A Rorschach Test
This exchange with "Joe the plumber" was discussed in last night's presidential debate.
"Your new tax plan is going to tax me more, isn't it?" the plumber asked [Senator Obama], complaining that he was being taxed "more and more for fulfilling the American dream."
"It's not that I want to punish your success. I just want to make sure that everybody who is behind you, that they've got a chance for success too," Obama responded. "My attitude is that if the economy's good for folks from the bottom up, it's gonna be good for everybody ... I think when you spread the wealth around, it's good for everybody."

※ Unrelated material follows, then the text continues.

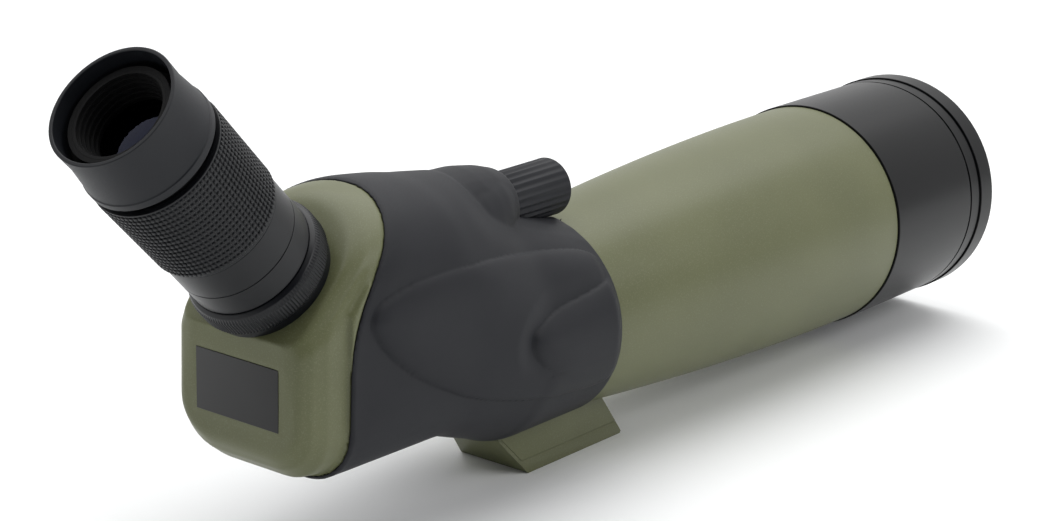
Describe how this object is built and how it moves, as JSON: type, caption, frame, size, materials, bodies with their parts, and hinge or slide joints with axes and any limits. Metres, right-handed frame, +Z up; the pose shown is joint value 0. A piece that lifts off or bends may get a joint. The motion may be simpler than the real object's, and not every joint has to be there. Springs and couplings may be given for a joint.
{
  "type": "spotting scope",
  "caption": "Angled spotting scope with a pull-out sunshade, rubber-armoured prism body, focus knob, tripod foot and a zoom eyepiece with a twist-up eyecup.",
  "frame": {"origin": "mouth of the tripod thread, in the middle of the foot's underside", "axes": "+X forward along the objective's axis, +Z up, so -Z points out of the tripod thread; +Y to the left seen from behind"},
  "size_m": [0.4933, 0.0958, 0.1851],
  "materials": {
    "dew_shield": "black satin anodised",
    "shade_felt_ring": "black felt",
    "barrel": "olive speckled satin paint",
    "barrel_seal": "black nitrile",
    "barrel_baffles": "matt black",
    "objective_cell": "matt black anodised",
    "objective_seal": "black nitrile",
    "crown_lens": "coated optical glass",
    "flint_lens": "coated optical glass",
    "lens_spacer": "turned",
    "lens_retaining_ring": "matt black anodised",
    "body_shell": "olive speckled satin paint on a light alloy casting",
    "rear_housing": "olive speckled satin paint on a light alloy casting",
    "housing_screws": "plain steel",
    "rubber_armour": "soft charcoal rubber",
    "label_plate": "blank black plate",
    "foot_saddle": "olive satin paint on a light alloy casting",
    "mounting_plate": "olive satin paint",
    "tripod_bush": "turned brass",
    "foot_screws": "plain steel",
    "guide_rods": "ground steel",
    "focus_carriage": "matt black anodised",
    "focusing_lens": "coated optical glass",
    "focus_lens_ring": "matt black anodised",
    "focus_shaft": "ground steel",
    "focus_bush": "turned brass",
    "shaft_seal": "black nitrile",
    "shaft_clip": "spring steel",
    "focus_knob": "fluted charcoal rubber",
    "knob_screw": "plain steel",
    "knob_cap": "charcoal rubber",
    "prism_cage": "milled plate",
    "roof_prism": "polished prism glass",
    "prism_clip": "spring steel",
    "cage_screws": "plain steel",
    "eyepiece_base": "black anodised",
    "eyepiece_seal": "black nitrile",
    "lock_collar": "knurled, black satin anodised",
    "lower_barrel": "black satin anodised",
    "guide_tube": "bored tube",
    "field_lens": "coated optical glass",
    "zoom_sleeve": "black anodised",
    "zoom_grip": "studded black rubber",
    "cam_sleeve": "milled brass",
    "rear_zoom_cell": "matt black anodised",
    "rear_zoom_lens": "coated optical glass",
    "front_zoom_cell": "matt black anodised",
    "front_zoom_lens": "coated optical glass",
    "upper_barrel": "black anodised",
    "eye_lens": "coated optical glass",
    "eye_lens_ring": "stepped matt black",
    "eyecup_lift_ring": "black moulding",
    "eyecup_sleeve": "black moulding",
    "eyecup": "smooth black rubber"
  },
  "bodies": {
    "base": {"shade_felt_ring": "shade_felt_ring", "barrel": "barrel", "barrel_seal": "barrel_seal", "barrel_baffles": "barrel_baffles", "objective_cell": "objective_cell", "objective_seal": "objective_seal", "crown_lens": "crown_lens", "flint_lens": "flint_lens", "lens_spacer": "lens_spacer", "lens_retaining_ring": "lens_retaining_ring", "body_shell": "body_shell", "rear_housing": "rear_housing", "housing_screws": "housing_screws", "rubber_armour": "rubber_armour", "label_plate": "label_plate", "foot_saddle": "foot_saddle", "mounting_plate": "mounting_plate", "tripod_bush": "tripod_bush", "foot_screws": "foot_screws", "guide_rods": "guide_rods", "focus_bush": "focus_bush", "shaft_seal": "shaft_seal", "prism_cage": "prism_cage", "roof_prism": "roof_prism", "prism_clip": "prism_clip", "cage_screws": "cage_screws", "eyepiece_base": "eyepiece_base", "eyepiece_seal": "eyepiece_seal", "lower_barrel": "lower_barrel", "guide_tube": "guide_tube", "field_lens": "field_lens", "upper_barrel": "upper_barrel", "eye_lens": "eye_lens", "eye_lens_ring": "eye_lens_ring"},
    "shade": {"dew_shield": "dew_shield"},
    "knob": {"focus_shaft": "focus_shaft", "shaft_clip": "shaft_clip", "focus_knob": "focus_knob", "knob_screw": "knob_screw", "knob_cap": "knob_cap"},
    "carriage": {"focus_carriage": "focus_carriage", "focusing_lens": "focusing_lens", "focus_lens_ring": "focus_lens_ring"},
    "collar": {"lock_collar": "lock_collar"},
    "zoom": {"zoom_sleeve": "zoom_sleeve", "zoom_grip": "zoom_grip", "cam_sleeve": "cam_sleeve"},
    "rear_cell": {"rear_zoom_cell": "rear_zoom_cell", "rear_zoom_lens": "rear_zoom_lens"},
    "front_cell": {"front_zoom_cell": "front_zoom_cell", "front_zoom_lens": "front_zoom_lens"},
    "cup_lift": {"eyecup_lift_ring": "eyecup_lift_ring"},
    "cup": {"eyecup_sleeve": "eyecup_sleeve", "eyecup": "eyecup"}
  },
  "joints": [
    {"name": "shade_slide", "type": "slide", "parent": "base", "child": "shade", "axis": [1, 0, 0], "range_m": [0, 0.042]},
    {"name": "focus_turn", "type": "hinge", "parent": "base", "child": "knob", "pos_m": [-0.0374, 0, 0.1014], "axis": [1, 0, 0], "range_deg": [-360, 360]},
    {"name": "focus_slide", "type": "slide", "parent": "base", "child": "carriage", "axis": [1, 0, 0], "range_m": [-0.006, 0.006]},
    {"name": "collar_turn", "type": "hinge", "parent": "base", "child": "collar", "pos_m": [-0.15873, 0, 0.10593], "axis": [-0.7071, 0, 0.7071], "range_deg": [0, 60]},
    {"name": "zoom_turn", "type": "hinge", "parent": "base", "child": "zoom", "pos_m": [-0.19136, 0, 0.13856], "axis": [-0.7071, 0, 0.7071], "range_deg": [-75, 75]},
    {"name": "rear_cell_slide", "type": "slide", "parent": "base", "child": "rear_cell", "axis": [-0.7071, 0, 0.7071], "range_m": [-0.005, 0.005]},
    {"name": "front_cell_slide", "type": "slide", "parent": "base", "child": "front_cell", "axis": [-0.7071, 0, 0.7071], "range_m": [-0.0035, 0.0035]},
    {"name": "cup_lift_slide", "type": "slide", "parent": "base", "child": "cup_lift", "axis": [-0.7071, 0, 0.7071], "range_m": [0, 0.008]},
    {"name": "cup_turn", "type": "hinge", "parent": "cup_lift", "child": "cup", "pos_m": [-0.21187, 0, 0.15907], "axis": [-0.7071, 0, 0.7071], "range_deg": [0, 120]}
  ],
  "couplings": [
    {"joint": "focus_turn", "follows": "focus_slide", "rad_per_m": 1047.2},
    {"joint": "zoom_turn", "follows": "rear_cell_slide", "rad_per_m": 261.8},
    {"joint": "front_cell_slide", "follows": "rear_cell_slide", "ratio": 0.7},
    {"joint": "cup_turn", "follows": "cup_lift_slide", "rad_per_m": 261.8}
  ]
}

My sense is that most liberals will instinctively agree with Senator Obama here. The last sentence, which I put in bold, is as good a summary of the Rawlsian notion of distributive justice as you are likely to find from a major political candidate.
Senator McCain took exception to Obama's statement, but he did not fully explained why. My guess is that McCain would agree with this passage from Robert Nozick's Anarchy, State, and Utopia:
The current election is in part a referendum on Rawls versus Nozick.
The term "distributive justice" is not a neutral one. Hearing the term "distribution," most people presume that some thing or mechanism uses some principle or criterion to give out a supply of things. Into this process of distributing shares some error may have crept. So it is an open question, at least, whether redistribution should take place; whether we should do again what has already been done once, though poorly.
However, we are not in the position of children who have been given portions of pie by someone who now makes last minute adjustments to rectify careless cutting. There is no central distribution, no person or group entitled to control all the resources, jointly deciding how they are to be doled out. What each person gets, he gets from others who give to him in exchange for something, or as a gift. In a free society, diverse persons control different resources, and new holdings arise out of the voluntary exchanges and actions of persons. There is no more a distributing or distribution of shares than there is a distributing of mates in a society in which persons choose whom they shall marry. The total result is the product of many individual decisions which the different individuals involved are entitled to make.